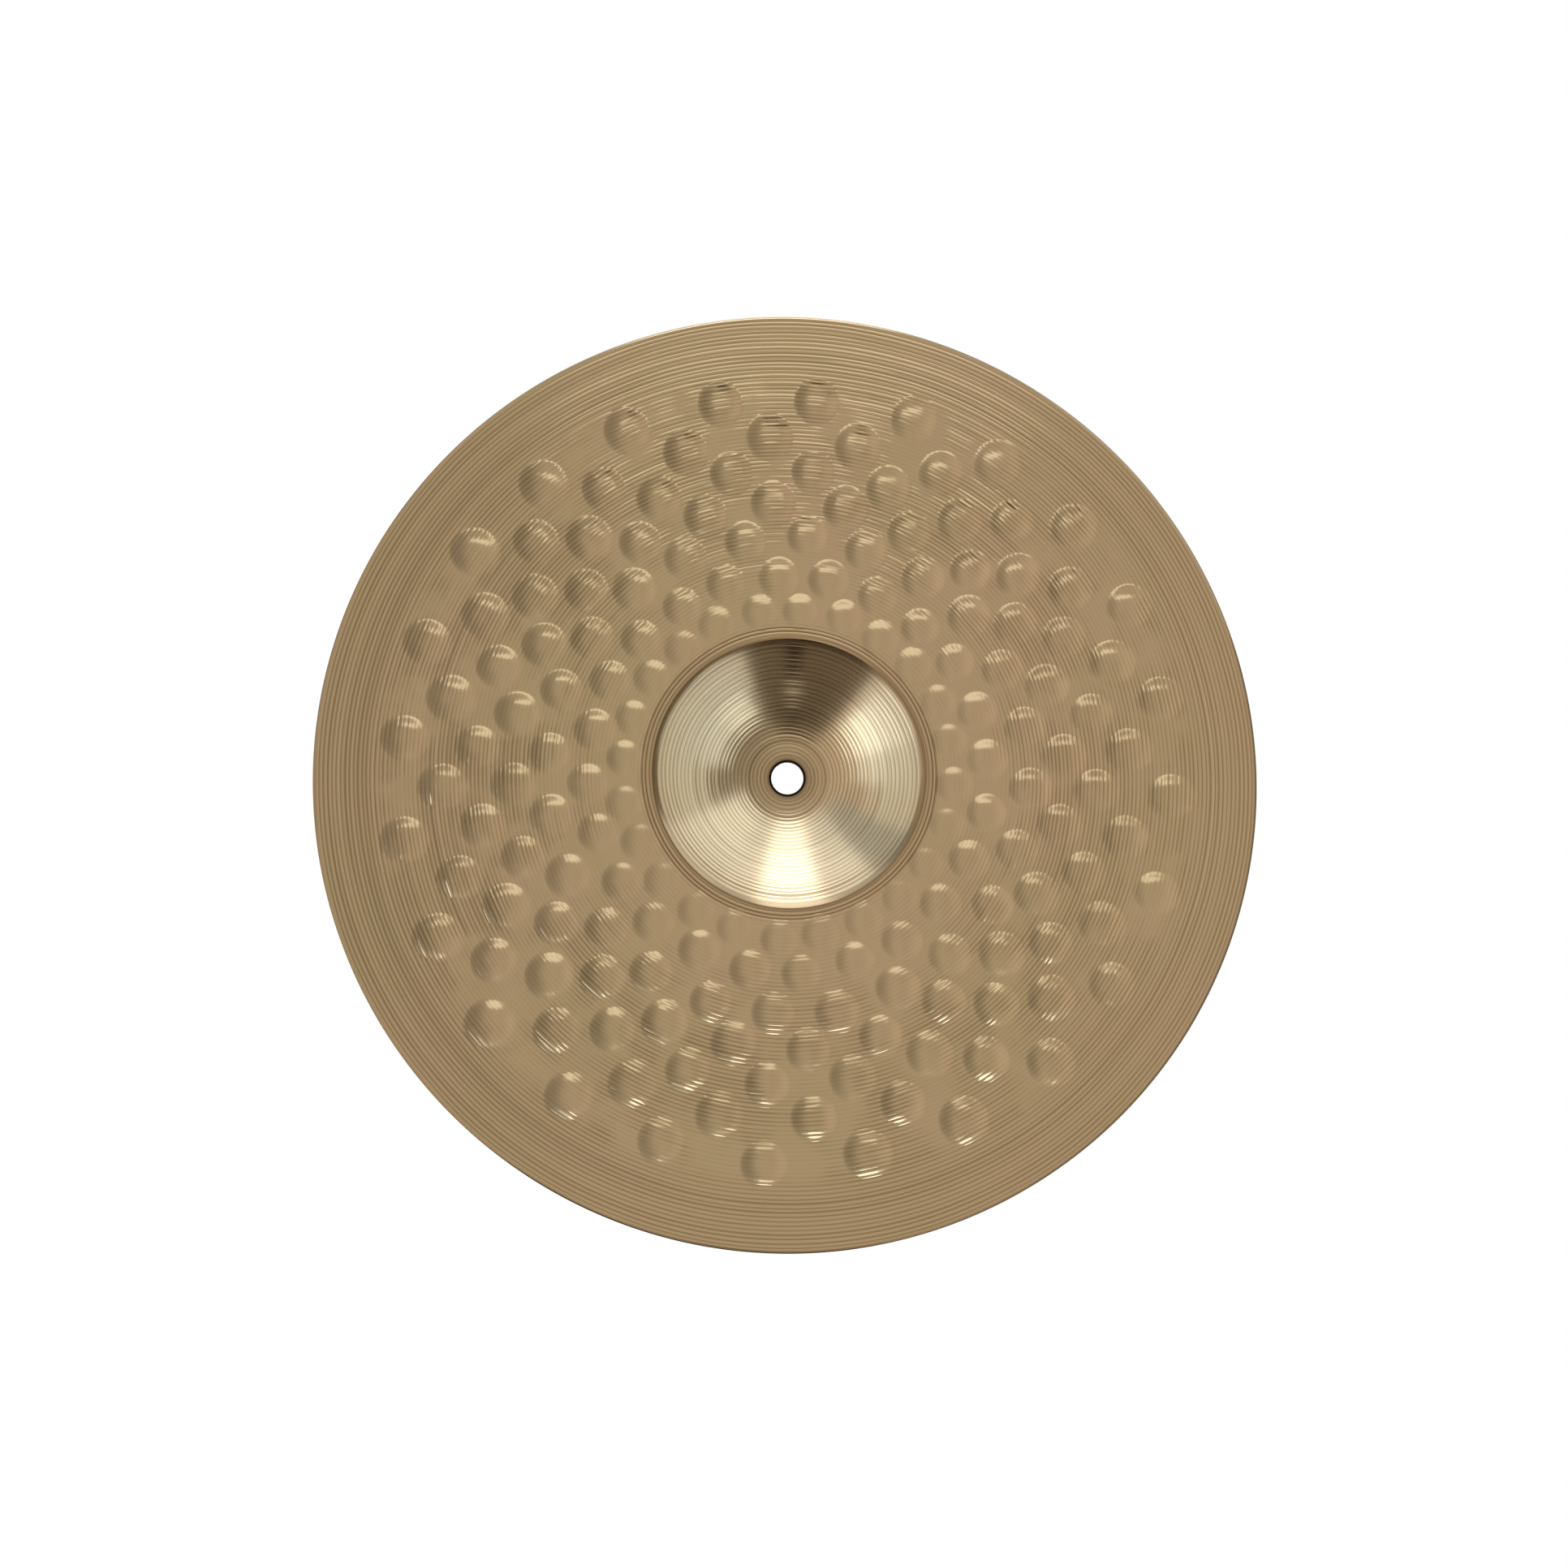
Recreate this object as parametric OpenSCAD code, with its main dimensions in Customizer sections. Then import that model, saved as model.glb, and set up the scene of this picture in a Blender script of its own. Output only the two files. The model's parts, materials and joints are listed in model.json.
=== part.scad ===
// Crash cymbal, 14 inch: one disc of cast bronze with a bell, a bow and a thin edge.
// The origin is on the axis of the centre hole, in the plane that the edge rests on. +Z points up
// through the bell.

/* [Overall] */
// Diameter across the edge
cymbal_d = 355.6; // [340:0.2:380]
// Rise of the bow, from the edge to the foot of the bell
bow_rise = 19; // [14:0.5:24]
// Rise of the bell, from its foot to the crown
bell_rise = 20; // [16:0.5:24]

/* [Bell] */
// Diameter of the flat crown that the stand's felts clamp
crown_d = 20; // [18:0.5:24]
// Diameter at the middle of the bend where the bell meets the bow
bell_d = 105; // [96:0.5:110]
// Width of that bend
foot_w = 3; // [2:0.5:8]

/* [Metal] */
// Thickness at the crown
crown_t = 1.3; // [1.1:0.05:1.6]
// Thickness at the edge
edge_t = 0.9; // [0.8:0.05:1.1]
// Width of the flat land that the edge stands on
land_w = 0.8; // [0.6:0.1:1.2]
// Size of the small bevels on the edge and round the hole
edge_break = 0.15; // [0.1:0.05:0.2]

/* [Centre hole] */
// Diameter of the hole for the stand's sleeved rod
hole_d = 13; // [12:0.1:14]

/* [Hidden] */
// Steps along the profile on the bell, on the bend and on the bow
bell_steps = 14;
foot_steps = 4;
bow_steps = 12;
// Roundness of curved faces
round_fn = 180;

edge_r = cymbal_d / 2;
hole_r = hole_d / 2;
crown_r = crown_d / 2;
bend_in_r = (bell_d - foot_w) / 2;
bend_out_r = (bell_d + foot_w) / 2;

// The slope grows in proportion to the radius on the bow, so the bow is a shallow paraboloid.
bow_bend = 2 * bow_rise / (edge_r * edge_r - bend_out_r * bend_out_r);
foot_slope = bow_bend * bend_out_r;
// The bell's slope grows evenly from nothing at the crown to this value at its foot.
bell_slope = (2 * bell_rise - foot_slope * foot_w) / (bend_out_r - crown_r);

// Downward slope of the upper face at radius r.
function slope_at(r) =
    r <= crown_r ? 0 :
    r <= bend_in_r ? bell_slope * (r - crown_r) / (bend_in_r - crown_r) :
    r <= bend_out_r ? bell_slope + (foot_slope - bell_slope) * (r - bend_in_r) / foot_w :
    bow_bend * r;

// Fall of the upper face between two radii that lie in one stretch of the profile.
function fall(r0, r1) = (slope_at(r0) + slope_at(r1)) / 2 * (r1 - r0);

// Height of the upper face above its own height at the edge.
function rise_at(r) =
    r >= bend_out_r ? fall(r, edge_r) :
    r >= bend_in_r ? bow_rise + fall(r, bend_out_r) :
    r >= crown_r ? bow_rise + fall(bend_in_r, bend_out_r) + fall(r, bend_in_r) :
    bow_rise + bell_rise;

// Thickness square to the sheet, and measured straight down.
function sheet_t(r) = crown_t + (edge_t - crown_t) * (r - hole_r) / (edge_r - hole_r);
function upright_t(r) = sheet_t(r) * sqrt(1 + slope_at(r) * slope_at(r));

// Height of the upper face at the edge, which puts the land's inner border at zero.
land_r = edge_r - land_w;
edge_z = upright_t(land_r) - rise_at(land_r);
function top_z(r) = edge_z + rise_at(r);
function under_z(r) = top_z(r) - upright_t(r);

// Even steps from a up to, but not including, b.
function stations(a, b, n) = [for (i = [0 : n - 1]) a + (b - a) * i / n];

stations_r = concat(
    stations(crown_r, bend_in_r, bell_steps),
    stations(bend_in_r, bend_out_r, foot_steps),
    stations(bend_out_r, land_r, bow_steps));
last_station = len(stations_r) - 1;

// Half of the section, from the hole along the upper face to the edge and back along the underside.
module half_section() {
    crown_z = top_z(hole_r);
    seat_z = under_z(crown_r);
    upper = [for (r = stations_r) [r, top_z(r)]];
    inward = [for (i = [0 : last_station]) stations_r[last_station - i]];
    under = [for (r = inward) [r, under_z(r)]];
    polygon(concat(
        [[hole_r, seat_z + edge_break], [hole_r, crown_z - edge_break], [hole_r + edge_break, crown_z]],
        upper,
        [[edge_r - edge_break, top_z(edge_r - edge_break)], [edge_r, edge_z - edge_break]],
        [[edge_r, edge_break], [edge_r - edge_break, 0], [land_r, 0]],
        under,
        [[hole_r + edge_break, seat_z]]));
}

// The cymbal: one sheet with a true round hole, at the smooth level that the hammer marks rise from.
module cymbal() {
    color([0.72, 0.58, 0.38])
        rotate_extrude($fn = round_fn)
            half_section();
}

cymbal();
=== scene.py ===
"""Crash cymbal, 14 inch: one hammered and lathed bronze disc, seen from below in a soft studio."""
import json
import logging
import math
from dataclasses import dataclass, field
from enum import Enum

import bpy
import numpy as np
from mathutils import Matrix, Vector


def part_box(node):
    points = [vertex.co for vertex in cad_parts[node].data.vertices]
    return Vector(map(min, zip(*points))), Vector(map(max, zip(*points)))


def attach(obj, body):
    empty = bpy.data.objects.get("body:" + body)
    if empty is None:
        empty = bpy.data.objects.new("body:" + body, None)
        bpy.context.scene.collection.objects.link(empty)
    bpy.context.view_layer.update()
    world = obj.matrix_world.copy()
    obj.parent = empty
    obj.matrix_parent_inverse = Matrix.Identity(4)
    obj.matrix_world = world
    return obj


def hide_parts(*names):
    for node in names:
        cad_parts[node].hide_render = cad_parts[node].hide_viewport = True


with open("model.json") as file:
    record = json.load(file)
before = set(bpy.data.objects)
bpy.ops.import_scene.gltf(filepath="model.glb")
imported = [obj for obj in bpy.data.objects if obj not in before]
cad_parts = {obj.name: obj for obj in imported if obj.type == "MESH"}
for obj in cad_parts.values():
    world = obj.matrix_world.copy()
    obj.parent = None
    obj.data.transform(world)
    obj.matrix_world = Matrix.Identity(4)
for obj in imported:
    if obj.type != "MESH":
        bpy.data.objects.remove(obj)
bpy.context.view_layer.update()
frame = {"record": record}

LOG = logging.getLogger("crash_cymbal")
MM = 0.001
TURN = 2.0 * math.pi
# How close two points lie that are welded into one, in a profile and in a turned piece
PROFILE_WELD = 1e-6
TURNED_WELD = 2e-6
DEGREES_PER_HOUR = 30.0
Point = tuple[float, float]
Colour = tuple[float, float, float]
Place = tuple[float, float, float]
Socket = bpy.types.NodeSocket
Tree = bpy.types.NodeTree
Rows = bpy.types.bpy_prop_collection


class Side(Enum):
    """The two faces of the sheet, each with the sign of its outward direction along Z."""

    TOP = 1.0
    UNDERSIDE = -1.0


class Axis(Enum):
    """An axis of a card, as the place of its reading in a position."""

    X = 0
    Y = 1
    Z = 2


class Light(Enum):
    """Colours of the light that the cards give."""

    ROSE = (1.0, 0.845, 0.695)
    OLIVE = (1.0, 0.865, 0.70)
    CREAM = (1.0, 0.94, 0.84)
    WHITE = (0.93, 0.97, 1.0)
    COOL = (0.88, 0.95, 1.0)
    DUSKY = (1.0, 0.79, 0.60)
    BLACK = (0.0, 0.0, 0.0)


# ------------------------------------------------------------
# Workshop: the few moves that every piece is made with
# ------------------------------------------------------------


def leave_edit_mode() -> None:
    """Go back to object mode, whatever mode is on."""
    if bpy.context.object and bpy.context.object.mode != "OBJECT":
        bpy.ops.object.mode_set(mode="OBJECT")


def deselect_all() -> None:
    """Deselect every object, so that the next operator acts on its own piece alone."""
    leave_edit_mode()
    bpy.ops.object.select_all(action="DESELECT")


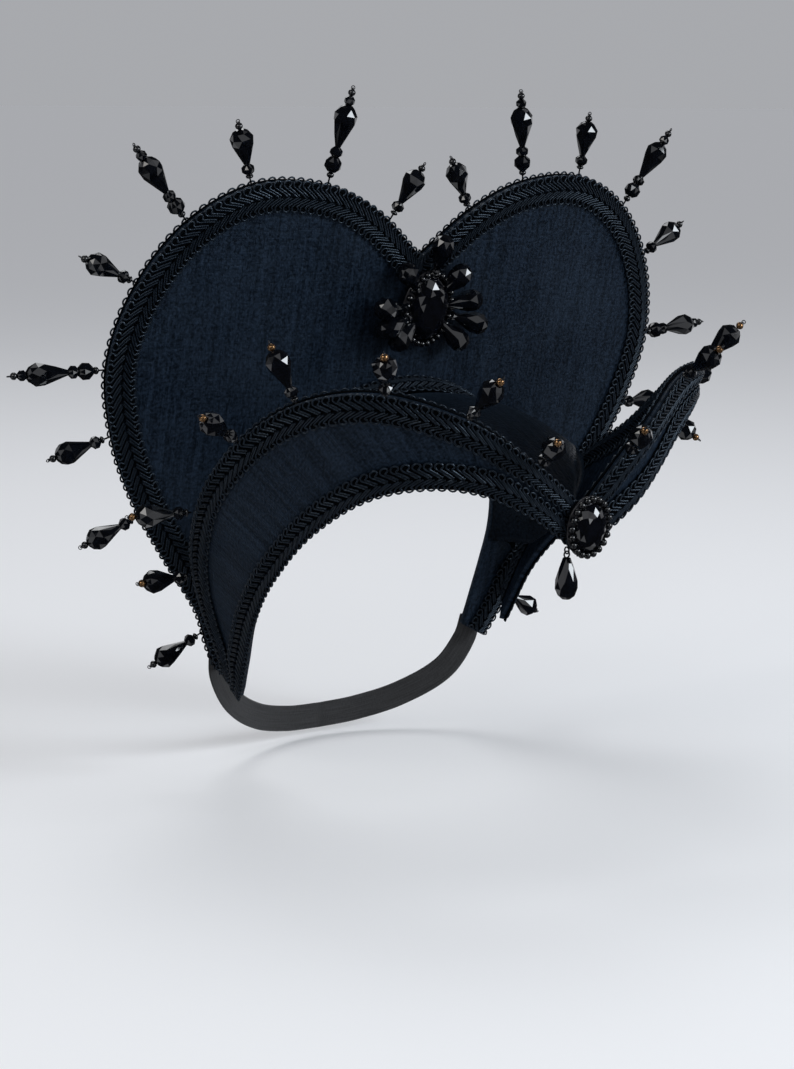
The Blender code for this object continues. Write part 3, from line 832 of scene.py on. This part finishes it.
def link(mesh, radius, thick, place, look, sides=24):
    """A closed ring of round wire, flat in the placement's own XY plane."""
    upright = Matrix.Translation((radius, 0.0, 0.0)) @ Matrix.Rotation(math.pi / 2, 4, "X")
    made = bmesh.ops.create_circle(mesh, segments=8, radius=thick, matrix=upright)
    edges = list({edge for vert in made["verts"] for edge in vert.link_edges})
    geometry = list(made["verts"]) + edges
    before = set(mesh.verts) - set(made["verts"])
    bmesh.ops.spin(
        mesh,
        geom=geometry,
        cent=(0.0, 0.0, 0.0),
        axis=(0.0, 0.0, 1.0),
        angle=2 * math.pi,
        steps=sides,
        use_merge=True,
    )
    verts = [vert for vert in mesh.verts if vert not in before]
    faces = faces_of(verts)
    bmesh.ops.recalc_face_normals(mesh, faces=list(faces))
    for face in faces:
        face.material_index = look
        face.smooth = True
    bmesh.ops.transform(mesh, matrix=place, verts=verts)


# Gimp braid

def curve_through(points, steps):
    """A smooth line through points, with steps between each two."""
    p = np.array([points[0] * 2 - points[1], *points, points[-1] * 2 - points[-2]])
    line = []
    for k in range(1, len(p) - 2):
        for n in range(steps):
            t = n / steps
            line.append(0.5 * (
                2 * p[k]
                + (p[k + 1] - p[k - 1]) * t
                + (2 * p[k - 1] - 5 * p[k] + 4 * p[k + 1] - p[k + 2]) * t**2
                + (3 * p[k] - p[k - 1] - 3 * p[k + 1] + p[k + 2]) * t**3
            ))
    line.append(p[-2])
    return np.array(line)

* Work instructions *
Extract the lines from the line with "marks rise from." through the line with "before = set(bpy.data.objects)". Keep both of those lines, copy everything exactly, and add nothing.

* Result *
// The cymbal: one sheet with a true round hole, at the smooth level that the hammer marks rise from.
module cymbal() {
    color([0.72, 0.58, 0.38])
        rotate_extrude($fn = round_fn)
            half_section();
}

cymbal();
=== scene.py ===
"""Crash cymbal, 14 inch: one hammered and lathed bronze disc, seen from below in a soft studio."""
import json
import logging
import math
from dataclasses import dataclass, field
from enum import Enum

import bpy
import numpy as np
from mathutils import Matrix, Vector


def part_box(node):
    points = [vertex.co for vertex in cad_parts[node].data.vertices]
    return Vector(map(min, zip(*points))), Vector(map(max, zip(*points)))


def attach(obj, body):
    empty = bpy.data.objects.get("body:" + body)
    if empty is None:
        empty = bpy.data.objects.new("body:" + body, None)
        bpy.context.scene.collection.objects.link(empty)
    bpy.context.view_layer.update()
    world = obj.matrix_world.copy()
    obj.parent = empty
    obj.matrix_parent_inverse = Matrix.Identity(4)
    obj.matrix_world = world
    return obj


def hide_parts(*names):
    for node in names:
        cad_parts[node].hide_render = cad_parts[node].hide_viewport = True


with open("model.json") as file:
    record = json.load(file)
before = set(bpy.data.objects)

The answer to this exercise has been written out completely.